## begin Data excerpt
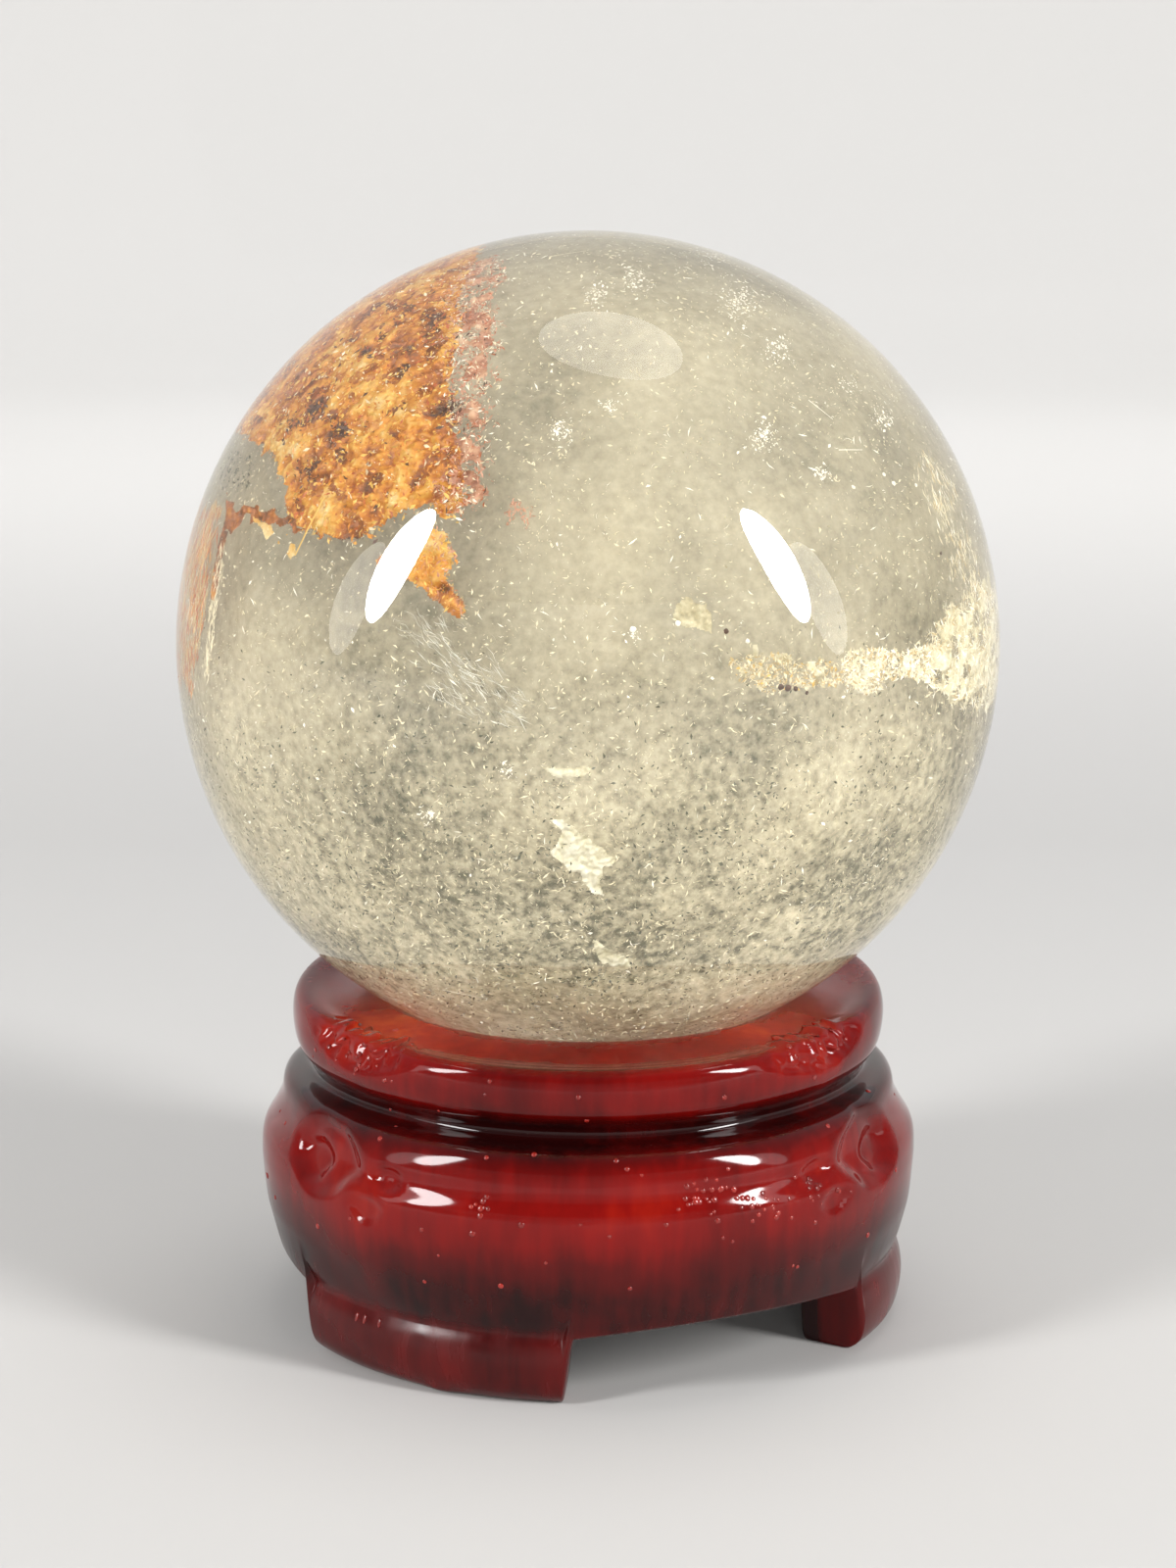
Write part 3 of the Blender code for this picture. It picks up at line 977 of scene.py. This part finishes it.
# %% The veil and the tufts
VEIL = [
    (404, 622), (440, 640), (480, 668), (520, 716), (532, 742), (500, 738), (462, 712), (428, 676),
    (400, 645),
]
VEIL_WAY = np.array([0.75, 0.0, -0.65])
RUSTY_MIST = [(508, 512), (530, 503), (545, 512), (538, 530), (515, 534)]
DARK_SPECKS = [(226, 470), (246, 462), (258, 480), (250, 500), (230, 500)]
SNOW = [
    (755, 308, 20), (724, 262, 11), (780, 447, 16), (793, 357, 14), (901, 426, 12), (866, 392, 9),
    (838, 482, 10), (573, 440, 14), (622, 413, 10), (516, 785, 9), (648, 650, 7), (650, 285, 16),
    (610, 300, 14), (436, 832, 10),
]
mist_places = in_patch(560, VEIL, 1.5 * MM, 5.0 * MM, 3.0 * MM)
slivers("veil_mist", "mist", mist_places, 0.8 * MM, 0.035 * MM, along=VEIL_WAY)
line_places = in_patch(26, VEIL, 1.5 * MM, 4.0 * MM)
slivers("veil_lines", "olive", line_places, 0.8 * MM, 0.03 * MM, along=VEIL_WAY)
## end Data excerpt
> **What the task requires**:
Extract all of the data exactly as written.

> **Complete output**:
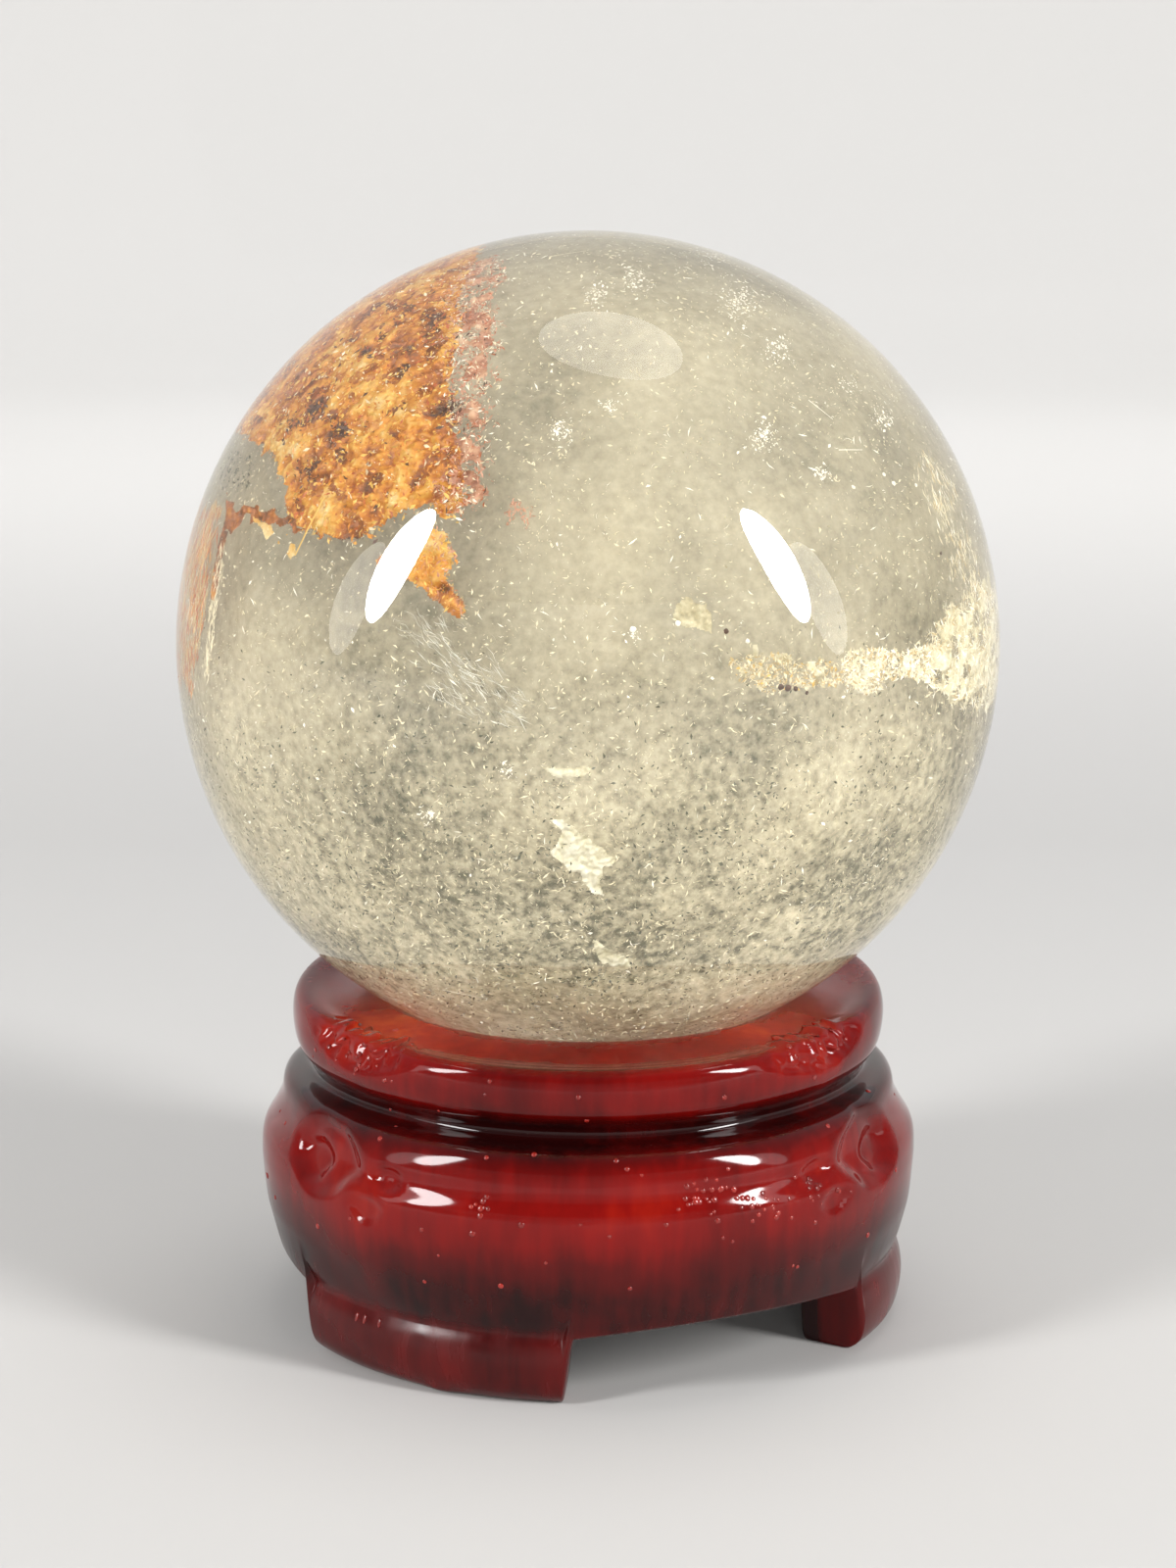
Write part 3 of the Blender code for this picture. It picks up at line 977 of scene.py. This part finishes it.
# %% The veil and the tufts
VEIL = [
    (404, 622), (440, 640), (480, 668), (520, 716), (532, 742), (500, 738), (462, 712), (428, 676),
    (400, 645),
]
VEIL_WAY = np.array([0.75, 0.0, -0.65])
RUSTY_MIST = [(508, 512), (530, 503), (545, 512), (538, 530), (515, 534)]
DARK_SPECKS = [(226, 470), (246, 462), (258, 480), (250, 500), (230, 500)]
SNOW = [
    (755, 308, 20), (724, 262, 11), (780, 447, 16), (793, 357, 14), (901, 426, 12), (866, 392, 9),
    (838, 482, 10), (573, 440, 14), (622, 413, 10), (516, 785, 9), (648, 650, 7), (650, 285, 16),
    (610, 300, 14), (436, 832, 10),
]
mist_places = in_patch(560, VEIL, 1.5 * MM, 5.0 * MM, 3.0 * MM)
slivers("veil_mist", "mist", mist_places, 0.8 * MM, 0.035 * MM, along=VEIL_WAY)
line_places = in_patch(26, VEIL, 1.5 * MM, 4.0 * MM)
slivers("veil_lines", "olive", line_places, 0.8 * MM, 0.03 * MM, along=VEIL_WAY)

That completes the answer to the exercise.